With support from the Trust between January and September 2021 (as part of a wider Trust-funded Biocontrol program), experimental releases of the biocontrol agent are being undertaken in the few infestations of sea spurge on the NSW South Coast that are not under active management and will be evaluated to determine the most effective release techniques. Evaluation of the spread and impact of the agent at two of these initial release sites in New South Wales, as well as at a subset of sites in Victoria and Tasmania, will be undertaken as part of this project.
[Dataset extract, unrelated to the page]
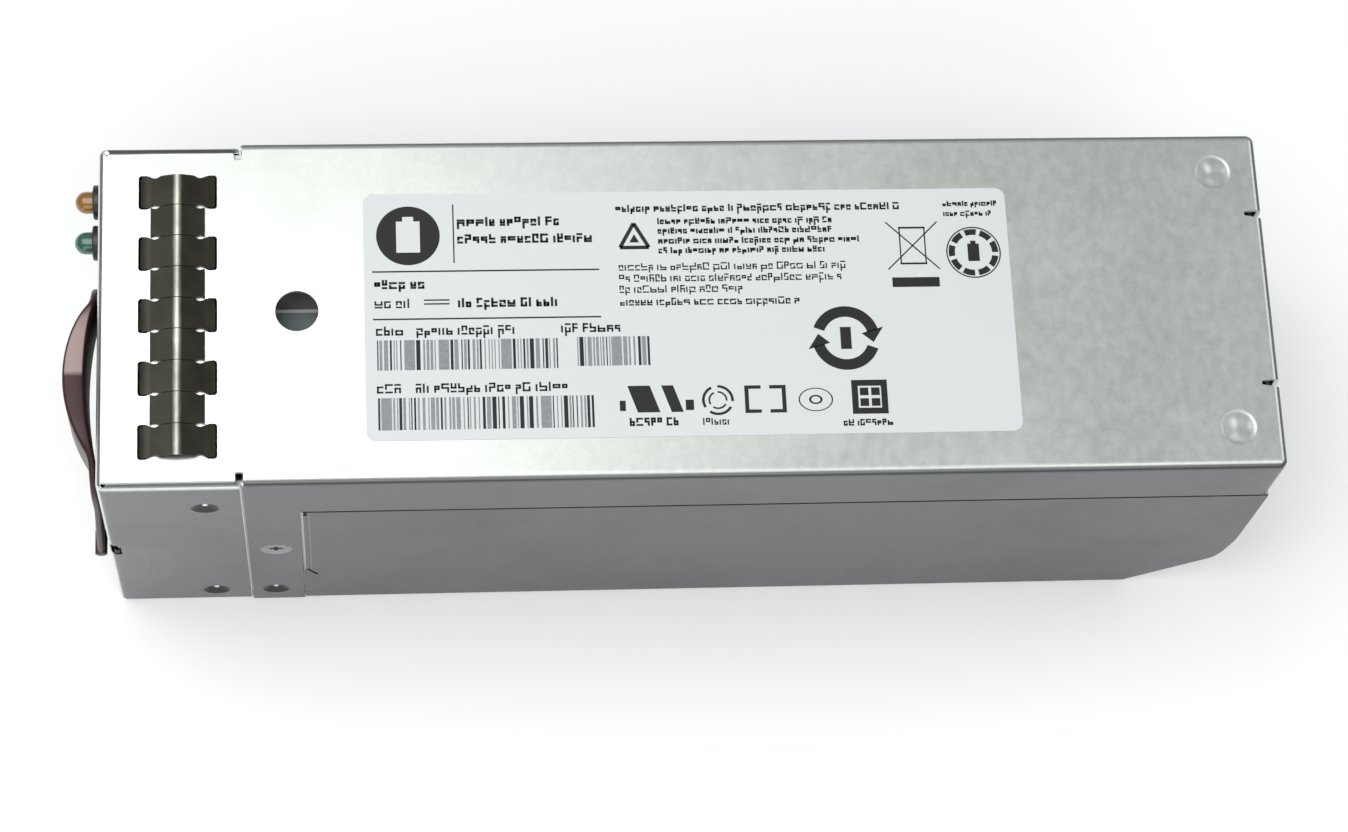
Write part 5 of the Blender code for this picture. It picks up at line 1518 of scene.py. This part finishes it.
class BATTERY_OT_stage(bpy.types.Operator):
    """Build the floor, the soft lights and the camera"""
    bl_idname = "battery.stage"
    bl_label = "Stage"

    def execute(self, context):
        fit = context.scene.battery_stage
        scene = context.scene
        shape = bmesh.new()
        bmesh.ops.create_grid(shape, x_segments=2, y_segments=2, size=FLOOR_REACH)
        floor = place("studio_floor", shape)
        floor.location.z = -0.05 * MM
        made = Recipe("floor_paper", Roughness=0.9)
        made.paint(Base_Color=made.mix(made.noise(3.0), darker(fit.floor, 0.995), fit.floor))
        floor.data.materials.append(made.material)
        world = bpy.data.worlds.new("studio")
        world.use_nodes = True
        nodes, links = world.node_tree.nodes, world.node_tree.links
        spot = nodes.new("ShaderNodeTexCoord")
        parts = nodes.new("ShaderNodeSeparateXYZ")
        fade = nodes.new("ShaderNodeValToRGB")
        fade.color_ramp.elements[0].position = 0.05
        fade.color_ramp.elements[0].color = (0.34, 0.35, 0.36, 1.0)
        fade.color_ramp.elements[1].position = 0.55
        fade.color_ramp.elements[1].color = (0.97, 0.99, 1.0, 1.0)
        links.new(spot.outputs["Generated"], parts.inputs[0])
        links.new(parts.outputs["Z"], fade.inputs[0])
        links.new(fade.outputs[0], nodes["Background"].inputs["Color"])
        nodes["Background"].inputs["Strength"].default_value = fit.sky
        scene.world = world
        area_light("key_softbox", (0.02, -0.46, 1.15), (0.02, -0.46, 0.0), (1.1, 0.90), fit.key)
        for row in SOFTBOXES:
            area_light(*row)
        data = bpy.data.cameras.new("camera")
        data.sensor_width = 36.0
        data.lens = fit.lens
        data.clip_start, data.clip_end = 0.01, 50.0
        camera = bpy.data.objects.new("camera", data)
        aim = (Vector(fit.target) - Vector(fit.camera)).to_track_quat("-Z", "Y")
        turn = Matrix.Rotation(fit.roll, 4, "Z")
        camera.matrix_world = Matrix.Translation(fit.camera) @ aim.to_matrix().to_4x4() @ turn
        scene.collection.objects.link(camera)
        scene.camera = camera
        scene.view_settings.view_transform = "Standard"
        return {"FINISHED"}


# ---------------------------------------------------------------- panel and registration

OPERATORS = (
    BATTERY_OT_cover, BATTERY_OT_tray, BATTERY_OT_panel, BATTERY_OT_fingers, BATTERY_OT_label,
    BATTERY_OT_handle, BATTERY_OT_lamps, BATTERY_OT_screws, BATTERY_OT_connector, BATTERY_OT_inner,
    BATTERY_OT_stage,
)


class BATTERY_PT_panel(bpy.types.Panel):
    """Settings and buttons in the sidebar"""
    bl_idname = "BATTERY_PT_panel"
    bl_label = "Battery module"
    bl_space_type = "VIEW_3D"
    bl_region_type = "UI"
    bl_category = "Battery"

    def draw(self, context):
        for attribute, group in GROUPS:
            box = self.layout.box()
            settings = getattr(context.scene, attribute)
            for name in group.__annotations__:
                box.prop(settings, name)
        for operator in OPERATORS:
            self.layout.operator(operator.bl_idname)


def register():
    """Add the settings, operators and panel."""
    for attribute, group in GROUPS:
        bpy.utils.register_class(group)
        setattr(bpy.types.Scene, attribute, bpy.props.PointerProperty(type=group))
    for item in (*OPERATORS, BATTERY_PT_panel):
        bpy.utils.register_class(item)


def unregister():
    """Take the settings, operators and panel away."""
    for item in (BATTERY_PT_panel, *reversed(OPERATORS)):
        bpy.utils.unregister_class(item)
    for attribute, group in reversed(GROUPS):
        delattr(bpy.types.Scene, attribute)
        bpy.utils.unregister_class(group)


def main():
    """Build every piece in order."""
    register()
    for operator in OPERATORS:
        getattr(bpy.ops.battery, operator.bl_idname.split(".")[1])()


if __name__ == "__main__":
    main()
Why is sea spurge a problem?

Mature sea spurge plants can produce between 5000 and 20,000 salt-tolerant seeds per year. Seeds can survive for many years on ocean currents that spread them from beach to beach. Once established, a sea spurge colony can spread rapidly and negatively affect threatened flora and fauna species and Aboriginal cultural heritage sites, alter the geomorphic processes on the coast, transform native vegetation communities and reduce public amenity in coastal recreation areas.

Sea spurge can grow anywhere on the beach front, from the high-water mark to well into the dunes. It colonises both bare sand and the native dune vegetation. Sea spurge has also been found on rocky foreshores and rock shelves, on the steep back dunes and inside the mouths of coastal lakes and estuaries.

Infestations of sea spurge have caused major environmental problems in Victoria and Tasmania. It is gradually working its way north and the South Coast beaches are the most threatened in New South Wales.

At present sea spurge is generally in low densities on most beaches south of Nowra although a small infestation was spotted at Bilgola Beach on the Northern Beaches in 2011 and within a few years there was a severe infestation. Even smaller infestations have been found as far north as Hawks Nest. Significant effort by volunteers and government agencies has taken place on all southern NSW beaches and areas north of Sydney where small populations have been detected. However, once there is an established seed bank, re-infestation makes this an ongoing effort.